-- start of Records to use --
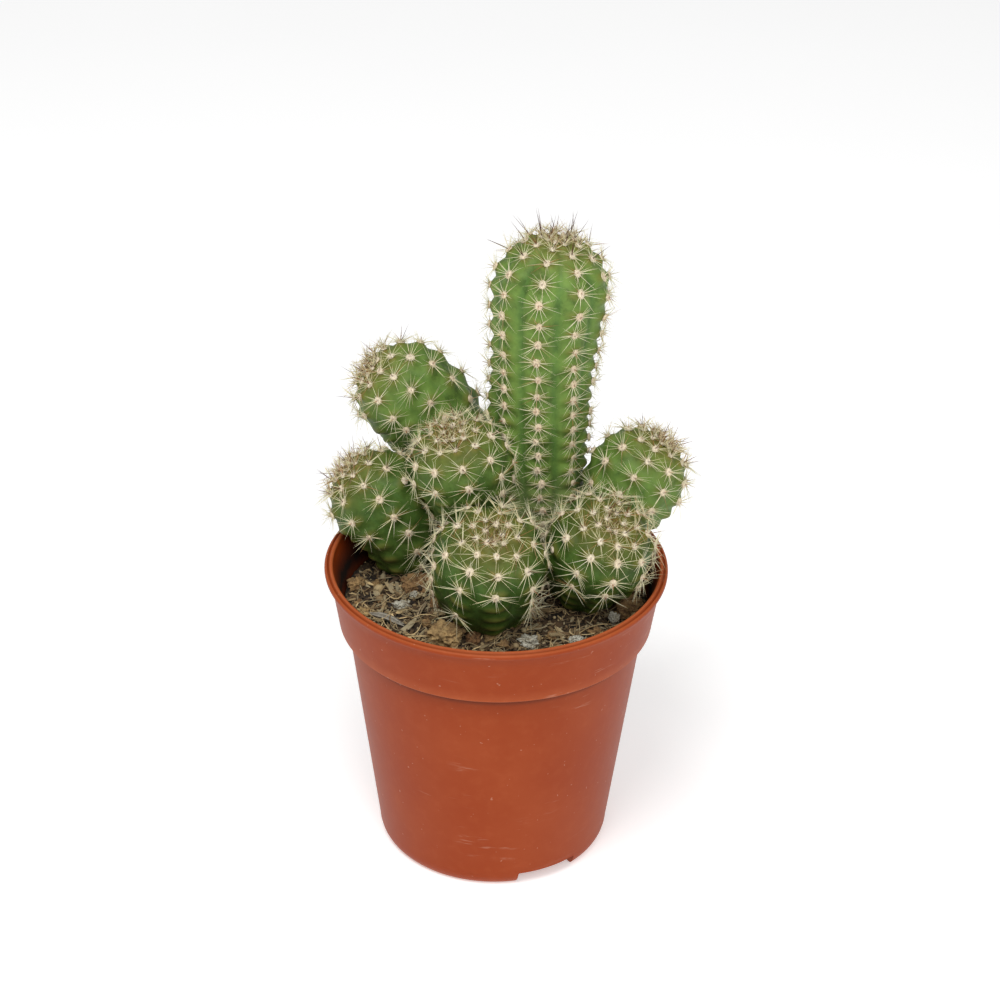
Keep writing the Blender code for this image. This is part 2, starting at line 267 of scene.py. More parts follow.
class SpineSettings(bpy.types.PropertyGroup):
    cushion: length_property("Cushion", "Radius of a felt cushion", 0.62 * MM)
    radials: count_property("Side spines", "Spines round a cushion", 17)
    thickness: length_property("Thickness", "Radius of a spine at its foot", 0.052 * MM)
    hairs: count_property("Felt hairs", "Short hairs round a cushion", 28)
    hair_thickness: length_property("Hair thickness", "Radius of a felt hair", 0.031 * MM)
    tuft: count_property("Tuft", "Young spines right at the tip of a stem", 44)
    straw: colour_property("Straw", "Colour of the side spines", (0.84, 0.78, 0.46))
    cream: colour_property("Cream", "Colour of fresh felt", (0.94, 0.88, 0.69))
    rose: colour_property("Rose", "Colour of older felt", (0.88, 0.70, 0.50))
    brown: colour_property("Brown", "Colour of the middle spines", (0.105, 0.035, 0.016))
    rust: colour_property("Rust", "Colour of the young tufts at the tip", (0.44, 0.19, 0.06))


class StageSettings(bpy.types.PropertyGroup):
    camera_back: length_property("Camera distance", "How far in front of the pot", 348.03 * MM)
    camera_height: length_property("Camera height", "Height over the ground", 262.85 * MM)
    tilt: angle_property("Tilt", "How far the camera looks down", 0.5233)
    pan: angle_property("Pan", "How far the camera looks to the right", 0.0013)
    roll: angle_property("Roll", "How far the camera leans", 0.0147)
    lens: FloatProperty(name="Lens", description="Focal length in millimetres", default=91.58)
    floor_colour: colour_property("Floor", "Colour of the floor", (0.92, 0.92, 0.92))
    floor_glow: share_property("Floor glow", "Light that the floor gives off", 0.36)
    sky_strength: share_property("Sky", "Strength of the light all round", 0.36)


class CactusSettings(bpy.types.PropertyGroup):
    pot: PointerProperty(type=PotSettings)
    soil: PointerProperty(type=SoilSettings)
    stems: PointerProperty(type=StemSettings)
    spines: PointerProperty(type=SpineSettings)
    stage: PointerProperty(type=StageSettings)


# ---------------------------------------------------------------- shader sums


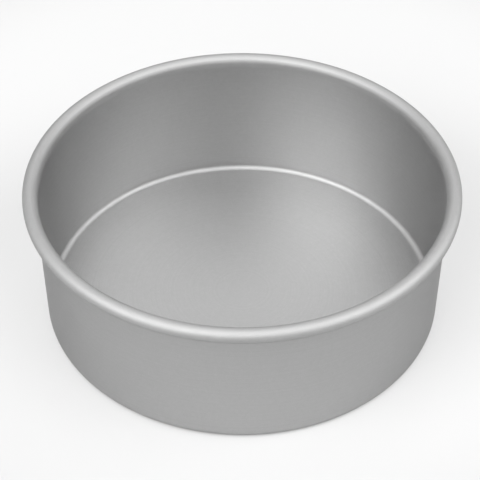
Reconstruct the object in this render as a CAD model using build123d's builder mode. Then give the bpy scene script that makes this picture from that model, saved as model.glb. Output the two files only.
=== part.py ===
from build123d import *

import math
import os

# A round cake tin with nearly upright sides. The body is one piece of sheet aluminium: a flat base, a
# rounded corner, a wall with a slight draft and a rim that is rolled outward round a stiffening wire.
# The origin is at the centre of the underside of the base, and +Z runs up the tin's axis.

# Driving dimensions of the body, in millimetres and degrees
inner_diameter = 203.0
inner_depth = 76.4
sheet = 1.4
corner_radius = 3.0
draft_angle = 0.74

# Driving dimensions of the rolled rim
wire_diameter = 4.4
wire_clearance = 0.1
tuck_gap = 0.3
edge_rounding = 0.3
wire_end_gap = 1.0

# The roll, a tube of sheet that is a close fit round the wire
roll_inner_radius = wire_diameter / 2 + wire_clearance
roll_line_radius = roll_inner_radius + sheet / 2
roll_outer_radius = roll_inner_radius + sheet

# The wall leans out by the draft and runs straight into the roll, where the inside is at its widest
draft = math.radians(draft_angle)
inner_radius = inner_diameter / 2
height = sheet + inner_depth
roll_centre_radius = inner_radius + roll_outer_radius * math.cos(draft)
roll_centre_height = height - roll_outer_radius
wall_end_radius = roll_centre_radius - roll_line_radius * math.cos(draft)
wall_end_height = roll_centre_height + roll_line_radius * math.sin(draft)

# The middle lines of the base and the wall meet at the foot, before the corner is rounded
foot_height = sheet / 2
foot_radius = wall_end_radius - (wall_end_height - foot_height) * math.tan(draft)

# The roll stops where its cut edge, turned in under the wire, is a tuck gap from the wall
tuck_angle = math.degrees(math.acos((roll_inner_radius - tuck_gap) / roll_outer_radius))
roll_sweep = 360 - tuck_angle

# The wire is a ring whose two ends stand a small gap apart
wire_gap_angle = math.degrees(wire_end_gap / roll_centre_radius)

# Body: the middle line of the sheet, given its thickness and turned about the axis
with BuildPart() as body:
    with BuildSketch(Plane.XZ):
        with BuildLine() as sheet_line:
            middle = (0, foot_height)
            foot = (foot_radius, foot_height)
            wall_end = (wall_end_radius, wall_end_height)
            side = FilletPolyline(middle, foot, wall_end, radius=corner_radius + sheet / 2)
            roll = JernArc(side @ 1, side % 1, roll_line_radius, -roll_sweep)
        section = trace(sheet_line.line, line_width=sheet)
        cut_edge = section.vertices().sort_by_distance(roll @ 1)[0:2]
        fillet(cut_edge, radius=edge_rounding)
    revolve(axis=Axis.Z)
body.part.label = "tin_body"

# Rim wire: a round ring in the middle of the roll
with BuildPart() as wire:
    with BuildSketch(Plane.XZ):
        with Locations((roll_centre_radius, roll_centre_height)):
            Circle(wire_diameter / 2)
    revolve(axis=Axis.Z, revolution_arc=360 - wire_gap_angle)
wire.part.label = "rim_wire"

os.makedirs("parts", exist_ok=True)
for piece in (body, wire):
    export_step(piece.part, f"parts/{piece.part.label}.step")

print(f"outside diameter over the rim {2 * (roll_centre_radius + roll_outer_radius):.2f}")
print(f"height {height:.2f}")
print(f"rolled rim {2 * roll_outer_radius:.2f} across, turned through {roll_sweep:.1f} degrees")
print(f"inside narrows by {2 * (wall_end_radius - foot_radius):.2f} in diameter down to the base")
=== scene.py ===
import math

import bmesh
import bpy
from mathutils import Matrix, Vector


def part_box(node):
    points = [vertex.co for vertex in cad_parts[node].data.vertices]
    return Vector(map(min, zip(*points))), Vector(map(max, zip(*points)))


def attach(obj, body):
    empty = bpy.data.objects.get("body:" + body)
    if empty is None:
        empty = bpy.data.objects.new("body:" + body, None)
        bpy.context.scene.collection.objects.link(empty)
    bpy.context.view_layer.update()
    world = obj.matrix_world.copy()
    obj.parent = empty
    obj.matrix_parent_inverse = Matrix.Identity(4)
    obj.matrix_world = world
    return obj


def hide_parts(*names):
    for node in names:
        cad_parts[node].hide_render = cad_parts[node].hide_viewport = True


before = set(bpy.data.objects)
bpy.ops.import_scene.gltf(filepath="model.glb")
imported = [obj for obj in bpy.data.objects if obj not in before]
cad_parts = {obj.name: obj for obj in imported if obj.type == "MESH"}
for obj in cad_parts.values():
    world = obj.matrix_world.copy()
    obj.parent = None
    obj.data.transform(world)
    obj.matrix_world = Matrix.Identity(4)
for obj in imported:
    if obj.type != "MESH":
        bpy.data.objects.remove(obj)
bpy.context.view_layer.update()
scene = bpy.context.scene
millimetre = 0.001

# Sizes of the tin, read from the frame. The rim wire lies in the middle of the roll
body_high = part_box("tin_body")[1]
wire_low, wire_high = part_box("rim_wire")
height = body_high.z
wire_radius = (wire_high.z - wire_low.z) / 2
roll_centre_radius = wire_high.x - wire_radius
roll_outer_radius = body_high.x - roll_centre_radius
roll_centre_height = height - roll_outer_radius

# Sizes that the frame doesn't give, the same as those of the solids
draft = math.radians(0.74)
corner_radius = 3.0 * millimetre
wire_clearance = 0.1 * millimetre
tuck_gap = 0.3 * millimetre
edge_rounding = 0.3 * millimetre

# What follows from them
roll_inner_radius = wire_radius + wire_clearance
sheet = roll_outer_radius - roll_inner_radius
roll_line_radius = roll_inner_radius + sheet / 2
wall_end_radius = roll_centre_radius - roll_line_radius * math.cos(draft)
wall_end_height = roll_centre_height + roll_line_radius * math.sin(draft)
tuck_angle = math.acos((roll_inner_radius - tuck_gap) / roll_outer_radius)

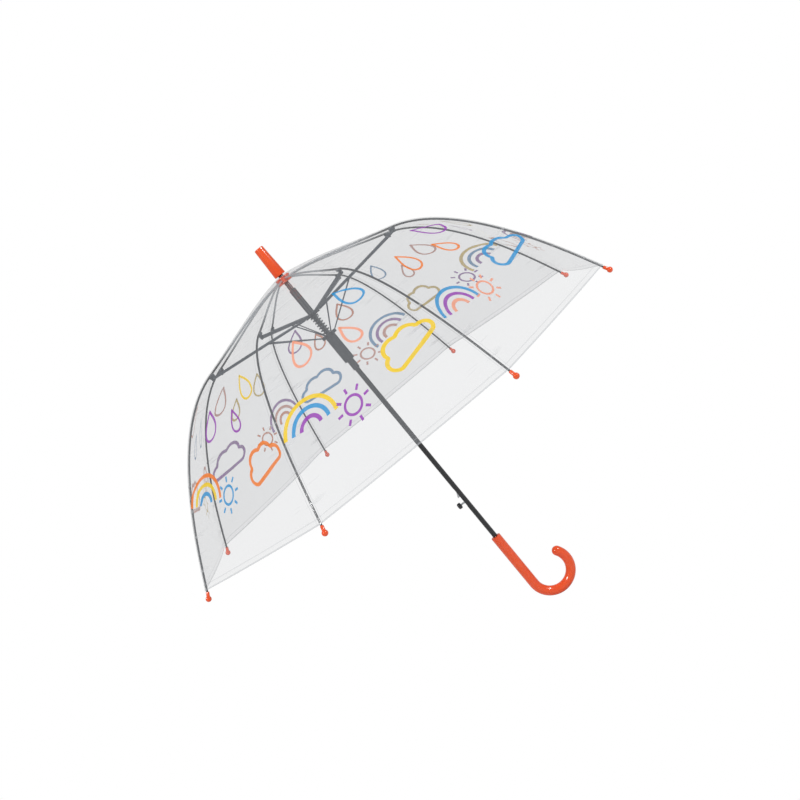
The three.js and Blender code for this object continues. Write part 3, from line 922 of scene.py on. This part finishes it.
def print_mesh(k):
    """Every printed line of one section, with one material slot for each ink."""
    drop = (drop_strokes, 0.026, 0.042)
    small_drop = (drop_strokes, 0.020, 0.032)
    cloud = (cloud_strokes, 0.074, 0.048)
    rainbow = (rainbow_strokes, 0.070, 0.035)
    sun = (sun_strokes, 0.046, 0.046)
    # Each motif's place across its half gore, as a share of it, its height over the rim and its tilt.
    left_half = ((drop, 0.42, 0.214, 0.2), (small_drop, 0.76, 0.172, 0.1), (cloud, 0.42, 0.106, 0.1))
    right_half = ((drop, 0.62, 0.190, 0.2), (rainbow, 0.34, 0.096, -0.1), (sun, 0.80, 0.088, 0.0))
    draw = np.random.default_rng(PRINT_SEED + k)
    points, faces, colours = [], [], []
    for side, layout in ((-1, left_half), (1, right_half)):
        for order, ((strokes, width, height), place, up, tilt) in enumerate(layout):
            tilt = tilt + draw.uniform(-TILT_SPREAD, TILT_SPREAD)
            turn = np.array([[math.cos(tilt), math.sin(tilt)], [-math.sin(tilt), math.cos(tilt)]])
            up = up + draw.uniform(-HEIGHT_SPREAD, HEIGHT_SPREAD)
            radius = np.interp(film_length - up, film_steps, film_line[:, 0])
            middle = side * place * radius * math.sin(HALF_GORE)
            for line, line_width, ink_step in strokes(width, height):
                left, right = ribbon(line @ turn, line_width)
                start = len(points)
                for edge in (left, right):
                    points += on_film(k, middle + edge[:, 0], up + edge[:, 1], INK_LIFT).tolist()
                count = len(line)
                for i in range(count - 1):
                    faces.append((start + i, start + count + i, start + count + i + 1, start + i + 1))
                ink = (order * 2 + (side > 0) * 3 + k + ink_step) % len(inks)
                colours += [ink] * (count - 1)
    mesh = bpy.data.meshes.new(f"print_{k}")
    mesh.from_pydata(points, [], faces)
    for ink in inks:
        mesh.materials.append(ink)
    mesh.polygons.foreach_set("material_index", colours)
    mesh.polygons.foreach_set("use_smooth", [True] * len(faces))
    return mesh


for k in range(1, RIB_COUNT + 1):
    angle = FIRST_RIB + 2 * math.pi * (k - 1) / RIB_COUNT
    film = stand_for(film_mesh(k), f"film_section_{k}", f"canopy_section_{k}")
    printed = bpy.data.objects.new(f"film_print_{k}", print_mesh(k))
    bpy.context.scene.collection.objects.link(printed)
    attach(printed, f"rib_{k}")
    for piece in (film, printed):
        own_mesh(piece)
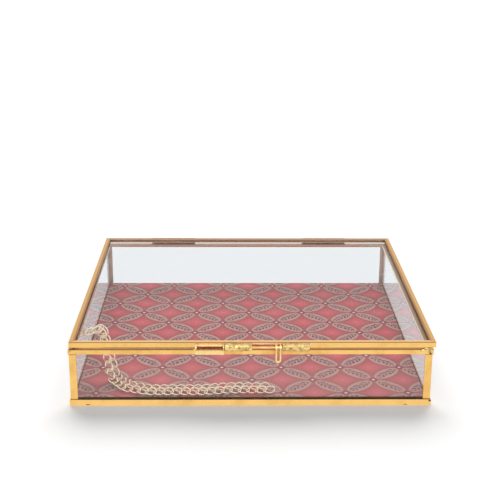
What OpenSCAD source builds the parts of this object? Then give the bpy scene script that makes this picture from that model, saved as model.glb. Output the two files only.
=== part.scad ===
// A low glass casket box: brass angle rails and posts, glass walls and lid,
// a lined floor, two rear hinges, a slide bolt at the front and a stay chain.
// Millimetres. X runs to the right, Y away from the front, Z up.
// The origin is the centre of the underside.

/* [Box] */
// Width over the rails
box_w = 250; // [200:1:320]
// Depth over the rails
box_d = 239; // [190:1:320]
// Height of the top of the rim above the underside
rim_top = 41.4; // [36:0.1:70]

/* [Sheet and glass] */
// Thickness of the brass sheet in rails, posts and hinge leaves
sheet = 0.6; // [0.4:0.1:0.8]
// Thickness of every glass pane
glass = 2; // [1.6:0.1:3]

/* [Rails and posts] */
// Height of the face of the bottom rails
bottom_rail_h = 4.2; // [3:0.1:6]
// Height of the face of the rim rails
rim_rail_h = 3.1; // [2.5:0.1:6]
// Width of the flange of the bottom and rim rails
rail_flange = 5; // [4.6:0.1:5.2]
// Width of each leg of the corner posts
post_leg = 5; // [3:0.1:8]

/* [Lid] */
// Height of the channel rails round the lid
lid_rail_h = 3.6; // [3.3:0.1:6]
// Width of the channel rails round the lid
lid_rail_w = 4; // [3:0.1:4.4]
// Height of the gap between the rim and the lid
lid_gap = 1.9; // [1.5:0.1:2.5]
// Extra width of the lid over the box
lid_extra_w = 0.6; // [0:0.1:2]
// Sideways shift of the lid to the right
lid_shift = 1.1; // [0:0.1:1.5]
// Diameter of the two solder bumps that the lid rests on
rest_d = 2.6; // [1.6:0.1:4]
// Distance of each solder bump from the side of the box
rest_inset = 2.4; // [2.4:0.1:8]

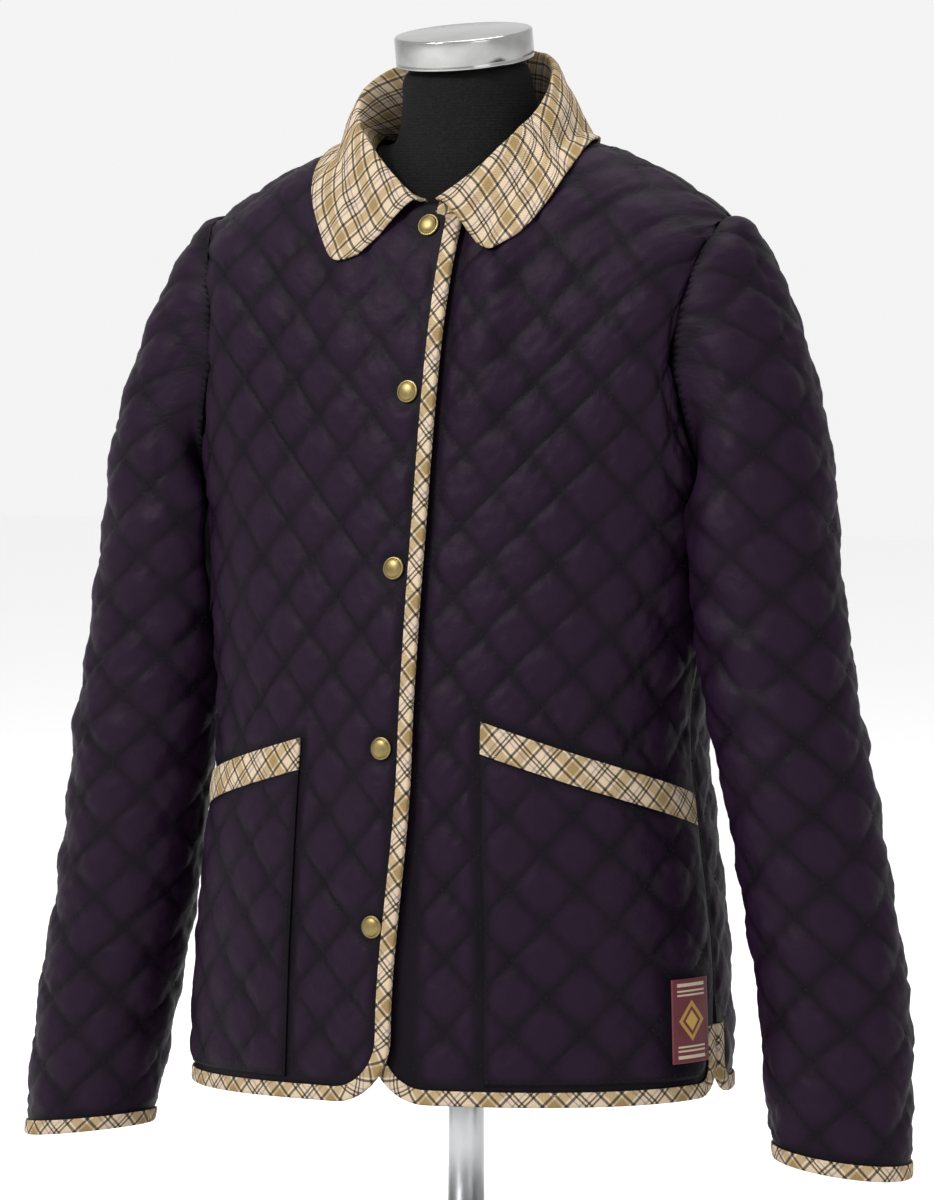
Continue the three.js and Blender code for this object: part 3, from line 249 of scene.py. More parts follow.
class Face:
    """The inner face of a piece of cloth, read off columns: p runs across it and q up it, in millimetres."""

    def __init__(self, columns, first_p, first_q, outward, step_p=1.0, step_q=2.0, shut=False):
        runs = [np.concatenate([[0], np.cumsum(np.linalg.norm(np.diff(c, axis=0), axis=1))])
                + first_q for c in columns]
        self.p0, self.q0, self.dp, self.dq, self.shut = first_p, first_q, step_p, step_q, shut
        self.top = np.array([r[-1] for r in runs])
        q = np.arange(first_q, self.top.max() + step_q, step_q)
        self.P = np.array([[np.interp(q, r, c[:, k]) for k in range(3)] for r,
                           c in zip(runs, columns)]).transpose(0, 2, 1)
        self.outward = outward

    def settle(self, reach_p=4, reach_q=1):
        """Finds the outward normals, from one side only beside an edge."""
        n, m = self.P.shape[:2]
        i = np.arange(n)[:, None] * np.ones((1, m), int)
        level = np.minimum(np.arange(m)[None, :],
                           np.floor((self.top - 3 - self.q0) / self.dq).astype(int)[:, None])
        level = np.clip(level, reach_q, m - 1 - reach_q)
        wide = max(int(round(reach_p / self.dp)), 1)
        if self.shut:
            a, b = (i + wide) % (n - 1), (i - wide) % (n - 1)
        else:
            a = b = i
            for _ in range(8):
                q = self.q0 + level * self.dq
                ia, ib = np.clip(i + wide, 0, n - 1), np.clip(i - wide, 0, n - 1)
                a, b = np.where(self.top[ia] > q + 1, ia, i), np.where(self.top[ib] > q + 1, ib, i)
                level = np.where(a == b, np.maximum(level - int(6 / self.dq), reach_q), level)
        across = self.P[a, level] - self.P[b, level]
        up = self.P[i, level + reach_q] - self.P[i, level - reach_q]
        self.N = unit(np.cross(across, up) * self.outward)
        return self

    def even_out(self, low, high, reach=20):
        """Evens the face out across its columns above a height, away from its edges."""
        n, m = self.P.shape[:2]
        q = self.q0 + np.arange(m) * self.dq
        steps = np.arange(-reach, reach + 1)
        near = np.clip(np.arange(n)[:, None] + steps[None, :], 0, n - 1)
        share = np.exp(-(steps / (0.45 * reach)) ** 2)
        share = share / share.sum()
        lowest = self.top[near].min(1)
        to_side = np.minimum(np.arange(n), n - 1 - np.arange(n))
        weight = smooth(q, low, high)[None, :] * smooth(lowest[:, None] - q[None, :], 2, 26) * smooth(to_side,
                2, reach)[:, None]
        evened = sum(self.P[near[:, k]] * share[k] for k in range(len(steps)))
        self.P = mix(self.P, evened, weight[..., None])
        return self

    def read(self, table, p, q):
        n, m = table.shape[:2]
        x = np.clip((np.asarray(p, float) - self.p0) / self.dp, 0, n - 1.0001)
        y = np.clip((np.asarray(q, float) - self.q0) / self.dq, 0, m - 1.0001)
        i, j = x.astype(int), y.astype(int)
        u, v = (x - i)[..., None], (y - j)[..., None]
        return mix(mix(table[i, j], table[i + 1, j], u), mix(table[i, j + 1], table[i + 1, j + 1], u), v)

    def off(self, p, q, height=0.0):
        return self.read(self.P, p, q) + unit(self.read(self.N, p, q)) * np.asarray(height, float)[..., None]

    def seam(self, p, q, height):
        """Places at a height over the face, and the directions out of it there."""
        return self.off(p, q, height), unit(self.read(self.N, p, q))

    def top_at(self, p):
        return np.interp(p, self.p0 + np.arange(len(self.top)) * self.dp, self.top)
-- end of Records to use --
▶ **Given exercise**
Quote the listing above, but only from the line that shows "# Rim wire: a" through the line that shows "obj.matrix_parent_inverse = Matrix.Identity(4)".

▶ **Result of this exercise**
# Rim wire: a round ring in the middle of the roll
with BuildPart() as wire:
    with BuildSketch(Plane.XZ):
        with Locations((roll_centre_radius, roll_centre_height)):
            Circle(wire_diameter / 2)
    revolve(axis=Axis.Z, revolution_arc=360 - wire_gap_angle)
wire.part.label = "rim_wire"

os.makedirs("parts", exist_ok=True)
for piece in (body, wire):
    export_step(piece.part, f"parts/{piece.part.label}.step")

print(f"outside diameter over the rim {2 * (roll_centre_radius + roll_outer_radius):.2f}")
print(f"height {height:.2f}")
print(f"rolled rim {2 * roll_outer_radius:.2f} across, turned through {roll_sweep:.1f} degrees")
print(f"inside narrows by {2 * (wall_end_radius - foot_radius):.2f} in diameter down to the base")
=== scene.py ===
import math

import bmesh
import bpy
from mathutils import Matrix, Vector


def part_box(node):
    points = [vertex.co for vertex in cad_parts[node].data.vertices]
    return Vector(map(min, zip(*points))), Vector(map(max, zip(*points)))


def attach(obj, body):
    empty = bpy.data.objects.get("body:" + body)
    if empty is None:
        empty = bpy.data.objects.new("body:" + body, None)
        bpy.context.scene.collection.objects.link(empty)
    bpy.context.view_layer.update()
    world = obj.matrix_world.copy()
    obj.parent = empty
    obj.matrix_parent_inverse = Matrix.Identity(4)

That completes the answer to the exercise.